Even if you don’t care about counting frame rates or more realistic foliage, many of the changes make the experience feel much more in line with The Last of Us Part II. Which is to say — not dramatically different but a welcome improvement. The controls and UI have been streamlined slightly so that combat isn’t quite so clunky, though it’s not exactly smooth; there were still plenty of times when I fumbled around swapping guns, and I kept accidentally triggering the photo mode in the middle of hectic fights. But it’s more manageable than the original.

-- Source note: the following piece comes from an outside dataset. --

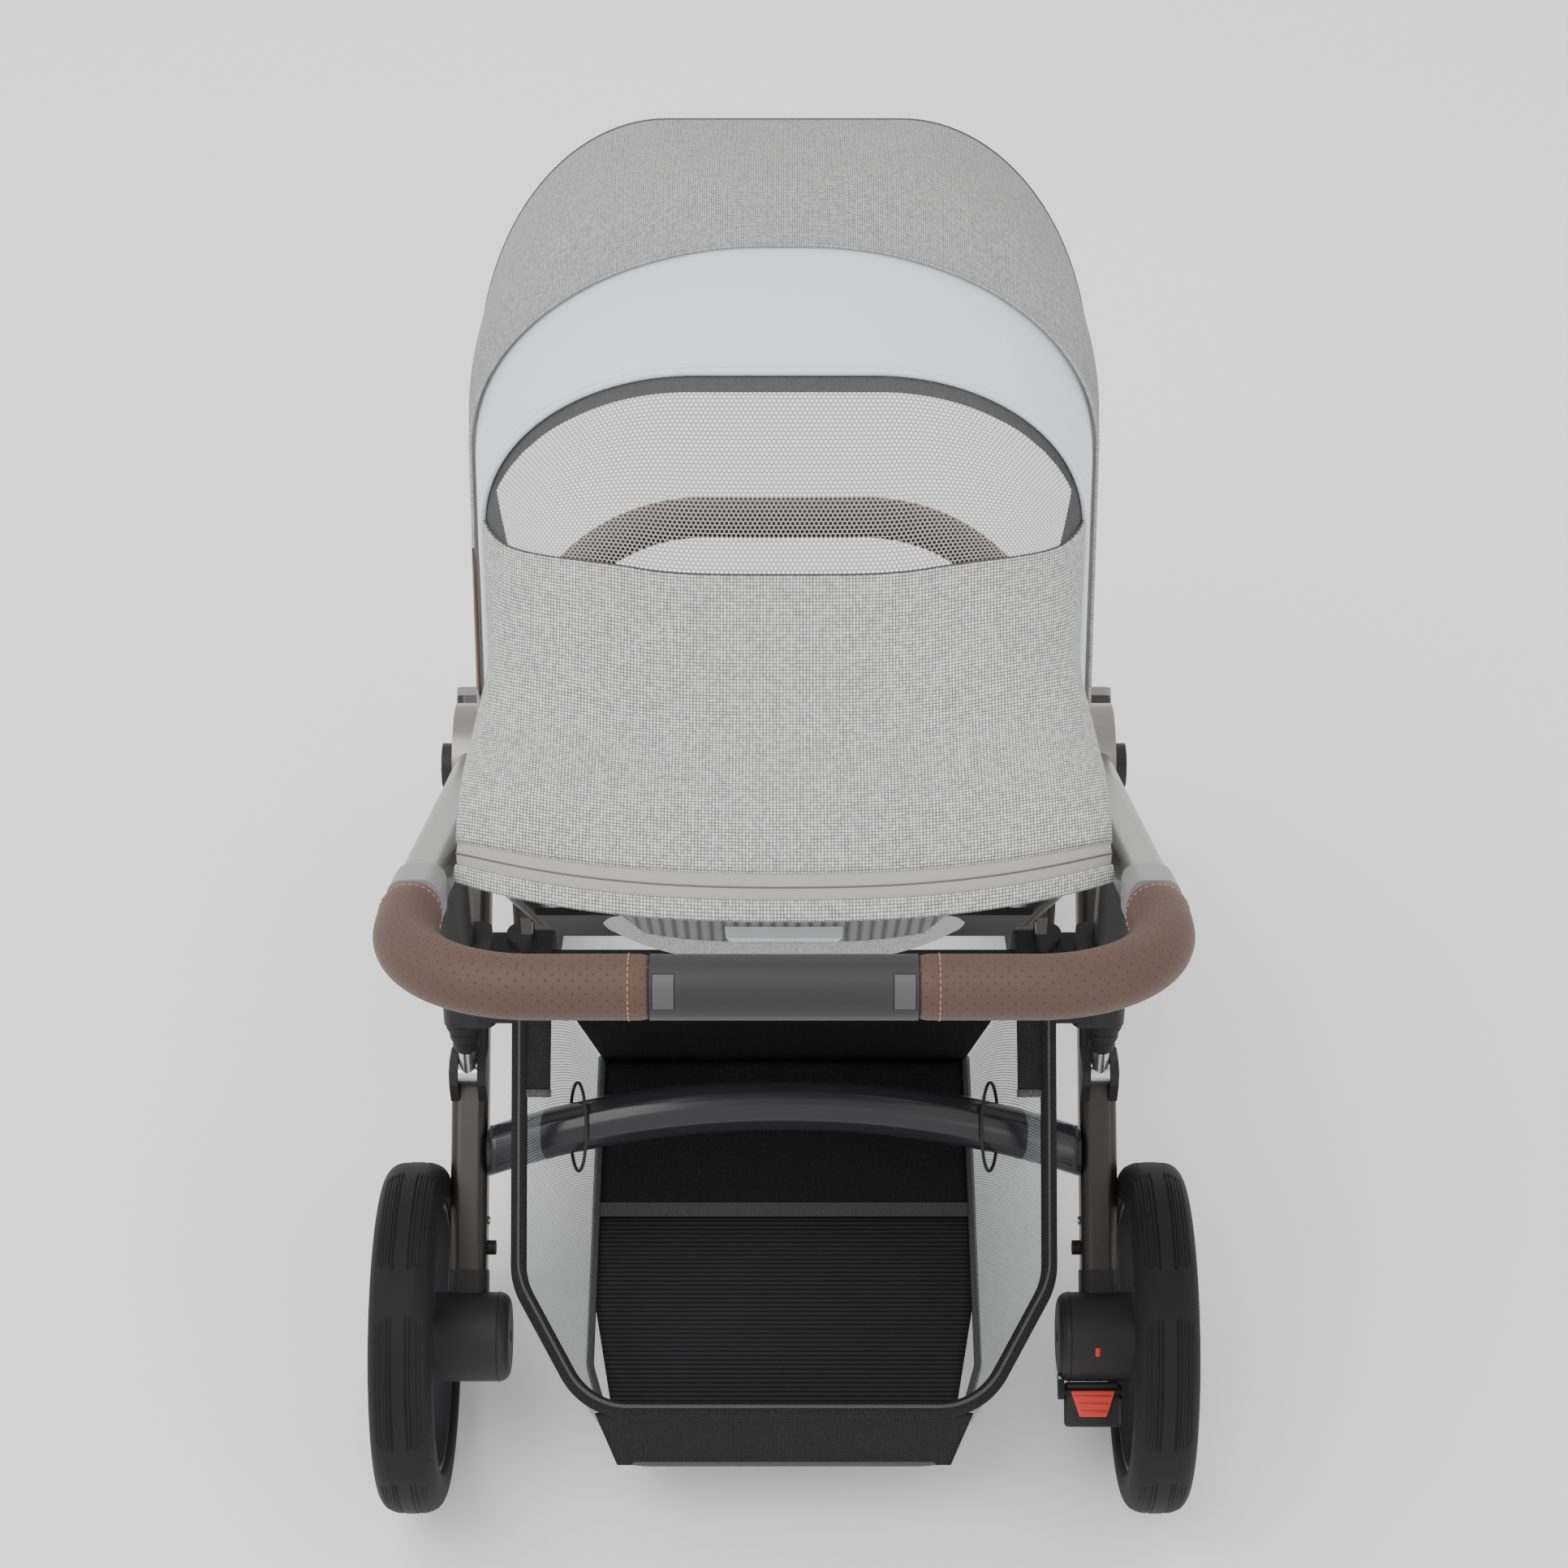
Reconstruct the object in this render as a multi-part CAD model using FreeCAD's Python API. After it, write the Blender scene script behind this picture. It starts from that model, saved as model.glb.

My main advice is to stick to stealth as much as you can, where things work much better than the busy shootouts.

There are lots of other changes, and the ones that stood out the most to me during my playthrough were: the faster load times, which made restarting after a death nearly instant, something I had to do a lot during some of the more intense sequences; the DualSense controller’s adaptive triggers make using the bow in particular very satisfying, though the haptic vibrations felt pretty standard; the 3D audio is so spooky I had to play without headphones on because I couldn’t take the horrifying clicking sounds; perhaps most significant, Part I features a similarly robust set of accessibility features as the sequel. There’s also a new speedrunning mode and more challenging difficulty, but I haven’t played around with those yet.

If you didn’t like TLOU in the first place, this remake won’t change your mind. It’s still gruesome and dark, a mix of a heart-rending post-apocalyptic story and a sometimes awkward video game. The core is the same as always. What this remake does, though, is smooth the transition between the two games in the franchise. Think of it like sanding away (most of) the game’s rough edges. That will likely be important to those who played Part II before the original or the hypothetical brand-new audience that will be introduced to The Last of Us through HBO’s live-action adaptation next year or the standalone multiplayer experience that’s also coming. The Last of Us is now a franchise — and within that framework, a remake so soon actually makes a lot of sense.

The Last of Us Part I launches on the PS5 on September 2nd. A PC version is also in the works.